◆ What you have to do ◆
Include in the output exactly the lines from the opening of the data through the line containing "the root ball", and nothing more.
— START Provided material —
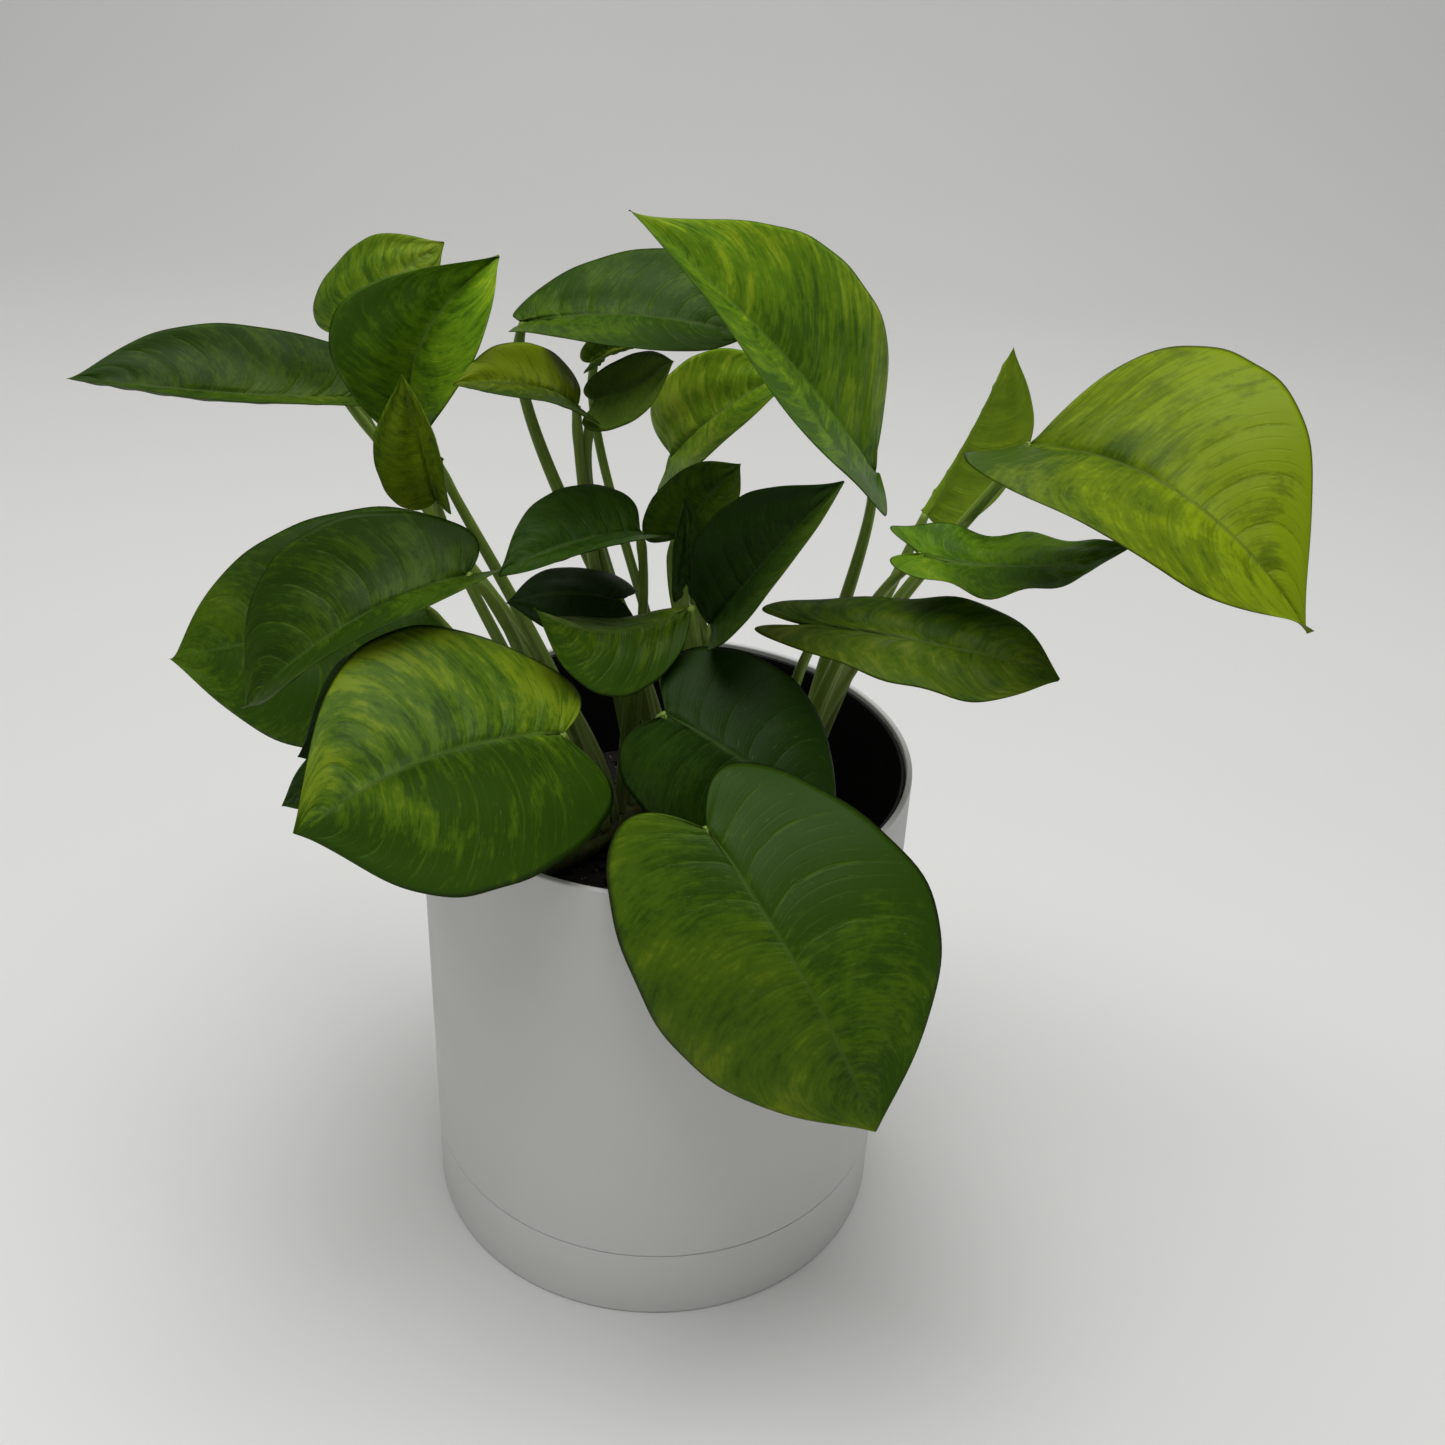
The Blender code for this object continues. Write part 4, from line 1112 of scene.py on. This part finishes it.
class PothosAddSoil(bpy.types.Operator):
    """Adds the root ball with a crumbly top, and loose crumbs on it"""

    bl_idname = "pothos.add_soil"
    bl_label = "Soil"

    def execute(self, context):
        rings, steps = 70, 180
        wide, low = SOIL_HIGH.x, SOIL_LOW.z
        level = SOIL_HIGH.z - 1.2 * MM
        share = np.linspace(0, 1, rings + 1)[1:, None]
        turn = full_turn(steps)[None, :]
        across, along = wide * share * np.cos(turn), wide * share * np.sin(turn)
        lumps = (np.sin(310 * across + 3) * np.sin(270 * along - 1)
                 + 0.6 * np.sin(620 * across - 500 * along) + 0.5 * np.sin(900 * along + 2)
                 + 0.4 * np.sin(1400 * across + 700 * along + 1))
        rim = np.clip((1 - share) / 0.08, 0, 1)
        top = np.stack([across, along, level + 0.9 * MM * lumps / 2.5 * rim - 1.5 * MM * (1 - rim)],
                       axis=-1)
        taper = np.array([0.998, 0.99, 0.95, 0.92, 0.90])[:, None]
        depth = np.array([0.03, 0.15, 0.5, 0.9, 1.0])[:, None]
        side = np.stack([wide * taper * np.cos(turn), wide * taper * np.sin(turn),
                         level + (low - level) * depth + 0 * turn], axis=-1)
        points = np.concatenate([top.reshape(-1, 3), side.reshape(-1, 3),
                                 [[0, 0, level], [0, 0, low]]])
        rows = rings + len(taper)
        caps = end_caps(steps, rows * steps)
        bed = make_piece("soil_bed", points, grid_quads(rows, steps, False, True), caps)
        dark, brown = (0.003, 0.002, 0.0015), (0.014, 0.009, 0.006)
        settle(bed, soil_material("soil_bed", dark, brown, 0.5), "soil", "soil")
        self.add_crumbs(wide, level, soil_material("soil_crumbs", dark, (0.024, 0.016, 0.01),
                                                   0.7))
        return {"FINISHED"}

    def add_crumbs(self, wide, level, finish):
        """Crumbs: one small ball of rings, stretched, dented and set down in many places."""
        random = np.random.default_rng(7)
        count, rings, steps = 900, 4, 7
        tall = np.linspace(0, pi, rings + 2)[1:-1, None]
        turn = full_turn(steps)[None, :]
        ball = np.stack([np.sin(tall) * np.cos(turn), np.sin(tall) * np.sin(turn),
                         np.cos(tall) + 0 * turn], axis=-1).reshape(-1, 3)
        ball = np.concatenate([ball, [[0, 0, 1], [0, 0, -1]]])
        per = len(ball)
        size = random.uniform(0.5, 1.7, (count, 1, 3)) * MM
        dents = random.uniform(0.75, 1.1, (count, per, 1))
        away = np.sqrt(random.uniform(0, 0.93, count)) * wide
        about = random.uniform(0, 2 * pi, count)
        place = np.stack([away * np.cos(about), away * np.sin(about),
                          level + random.uniform(0.0, 0.7, count) * MM], axis=-1)
        points = (ball[None] * dents * size + place[:, None, :]).reshape(-1, 3)
        quads = grid_quads(rings, steps, False, True)
        caps = end_caps(steps, rings * steps)
        shift = (np.arange(count) * per)[:, None, None]
        piece = make_piece("soil_crumbs", points, (quads[None] + shift).reshape(-1, 4),
                           (caps[None] + shift).reshape(-1, 3))
        piece.data.materials.append(finish)
        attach(piece, BODY)


class PothosAddStems(bpy.types.Operator):
    """Adds the two creeping stems and a channelled stalk for every leaf"""

    bl_idname = "pothos.add_stems"
    bl_label = "Stems and stalks"

    def execute(self, context):
        sizes = context.scene.pothos_stalk
        bark = runner_material()
        for vine in VINES:
            add_runner(vine, bark)
        skin = stalk_material(sizes.colour, sizes.sheath_colour)
        for name, stalk in STALKS.items():
            add_stalk(name, LEAVES[name], stalk, sizes, skin)
        return {"FINISHED"}


class PothosAddLeaves(bpy.types.Operator):
    """Adds every leaf blade, with its veins, keel and variegation"""

    bl_idname = "pothos.add_leaves"
    bl_label = "Leaves"

    def execute(self, context):
        for name, leaf in LEAVES.items():
            add_blade(name, leaf, TINTS[name], context.scene.pothos_leaf)
        return {"FINISHED"}


class PothosAddStage(bpy.types.Operator):
    """Adds the floor with its curved backdrop, the soft lights and the camera"""

    bl_idname = "pothos.add_stage"
    bl_label = "Stage, lights and camera"

    def execute(self, context):
        look = context.scene.pothos_stage
        self.add_floor(look)
        self.add_area("key_light", look.key_power, 1.5, (-0.05, -0.1, 1.9), (0.0, 0.0, 0.0))
        self.add_area("fill_light", look.fill_power, 1.2, (-0.6, -1.3, 0.8), (0.0, 0.0, 0.15))
        world = bpy.data.worlds.new("studio")
        world.use_nodes = True
        background = world.node_tree.nodes["Background"]
        background.inputs["Color"].default_value = (1.0, 0.99, 0.97, 1.0)
        background.inputs["Strength"].default_value = look.ambient
        context.scene.world = world
        context.scene.view_settings.view_transform = "Standard"
        self.add_camera(context, look)
        return {"FINISHED"}

    def add_floor(self, look):
        """A flat floor that bends up a quarter circle at the back into a wall."""
        near, back, bend, height, half = -5.0, 1.1, 0.9, 2.6, 6.0
        turn = np.linspace(0, pi / 2, 24)
        depth = np.concatenate([[near], back + bend * np.sin(turn), [back + bend]])
        lift = np.concatenate([[0.0], bend * (1 - np.cos(turn)), [height]])
        side = np.array([-half, half])[None, :]
        points = np.stack([side + 0 * depth[:, None], depth[:, None] + 0 * side,
                           lift[:, None] + 0 * side], axis=-1).reshape(-1, 3)
        quads = grid_quads(len(depth), 2)
        mesh = bpy.data.meshes.new("floor")
        mesh.from_pydata(points.tolist(), [], quads[:, ::-1].tolist())
        mesh.polygons.foreach_set("use_smooth", np.ones(len(quads), bool))
        mesh.materials.append(floor_material(look.floor_colour))
        floor = bpy.data.objects.new("floor", mesh)
        bpy.context.scene.collection.objects.link(floor)

    def add_area(self, name, power, size, place, target):
        light = bpy.data.lights.new(name, "AREA")
        light.energy = power
        light.size = size
        lamp = bpy.data.objects.new(name, light)
        lamp.location = place
        lamp.rotation_euler = (Vector(target) - Vector(place)).to_track_quat("-Z", "Y").to_euler()
        bpy.context.scene.collection.objects.link(lamp)

    def add_camera(self, context, look):
        """Looks along +Y from in front and above, rolled a little anticlockwise."""
        pitch, roll = np.radians(CAMERA_PITCH), np.radians(CAMERA_ROLL)
        right = Vector((1, 0, 0))
        up = Vector((0, np.sin(pitch), np.cos(pitch)))
        forward = Vector((0, np.cos(pitch), -np.sin(pitch)))
        camera = bpy.data.cameras.new("camera")
        camera.lens = look.lens
        camera.sensor_width = 36
        eye = bpy.data.objects.new("camera", camera)
        rolled_right = np.cos(roll) * right + np.sin(roll) * up
        rolled_up = np.cos(roll) * up - np.sin(roll) * right
        turned = Matrix((rolled_right, rolled_up, -forward)).transposed().to_4x4()
        eye.matrix_world = Matrix.Translation(CAMERA_PLACE) @ turned
        camera.clip_start = 0.01
        context.scene.collection.objects.link(eye)
        context.scene.camera = eye


class PothosPanel(bpy.types.Panel):
    """Lists the pieces of the potted pothos"""

    bl_idname = "VIEW3D_PT_pothos"
    bl_label = "Potted pothos"
    bl_space_type = "VIEW_3D"
    bl_region_type = "UI"
    bl_category = "Pothos"

    def draw(self, context):
        for operator in OPERATORS:
            self.layout.operator(operator.bl_idname)
        for holder in SETTINGS:
            settings = getattr(context.scene, holder)
            box = self.layout.box()
            for label in settings.__annotations__:
                box.prop(settings, label)


OPERATORS = [PothosAddPot, PothosAddSoil, PothosAddStems, PothosAddLeaves, PothosAddStage]
SETTINGS = {
    "pothos_pot": PothosPotSettings,
    "pothos_leaf": PothosLeafSettings,
    "pothos_stalk": PothosStalkSettings,
    "pothos_stage": PothosStageSettings,
}
CLASSES = [*SETTINGS.values(), *OPERATORS, PothosPanel]


def register():
    for item in CLASSES:
        bpy.utils.register_class(item)
    for holder, kind in SETTINGS.items():
        setattr(bpy.types.Scene, holder, PointerProperty(type=kind))


def unregister():
    for holder in SETTINGS:
        delattr(bpy.types.Scene, holder)
    for item in reversed(CLASSES):
        bpy.utils.unregister_class(item)


def main():
    register()
    bpy.ops.pothos.add_pot()
    bpy.ops.pothos.add_soil()
    bpy.ops.pothos.add_stems()
    bpy.ops.pothos.add_leaves()
    bpy.ops.pothos.add_stage()


if __name__ == "__main__":
    main()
— END Provided material —
◆ Output of the task ◆
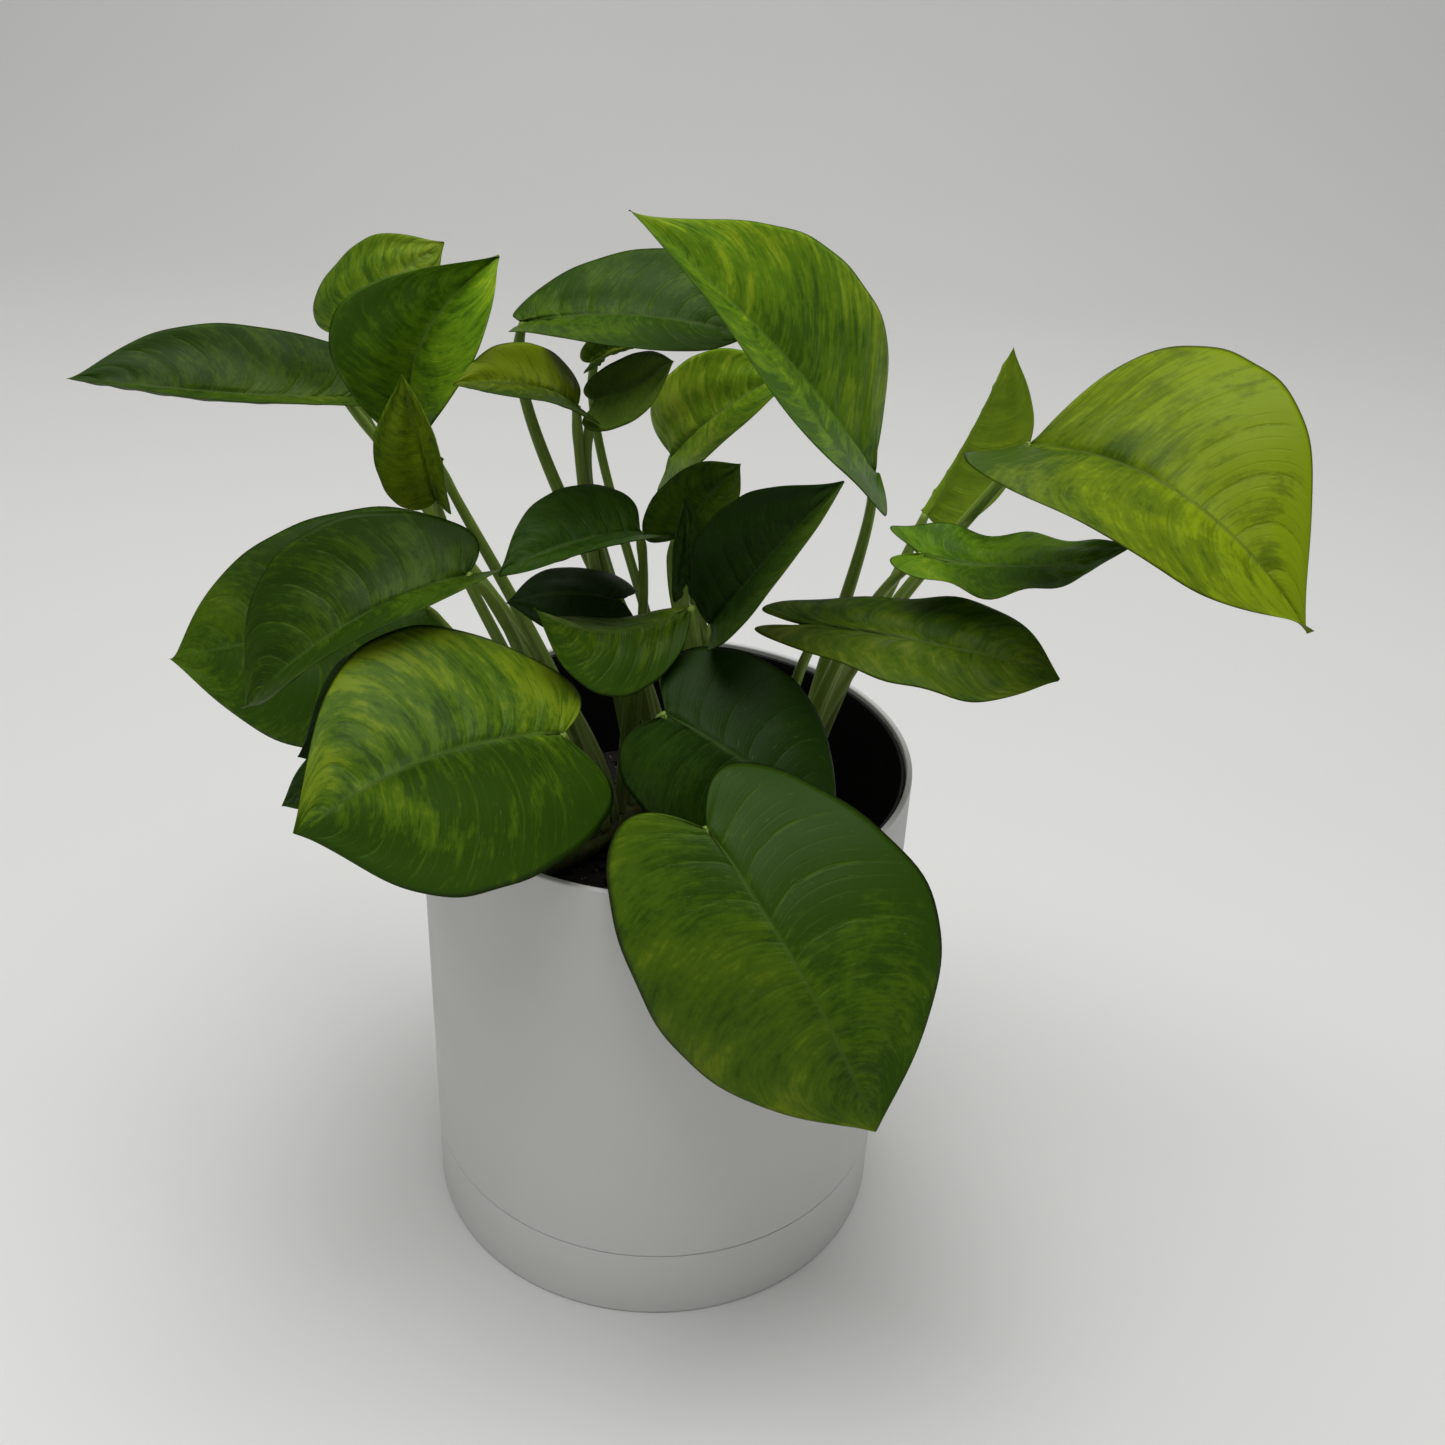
The Blender code for this object continues. Write part 4, from line 1112 of scene.py on. This part finishes it.
class PothosAddSoil(bpy.types.Operator):
    """Adds the root ball with a crumbly top, and loose crumbs on it"""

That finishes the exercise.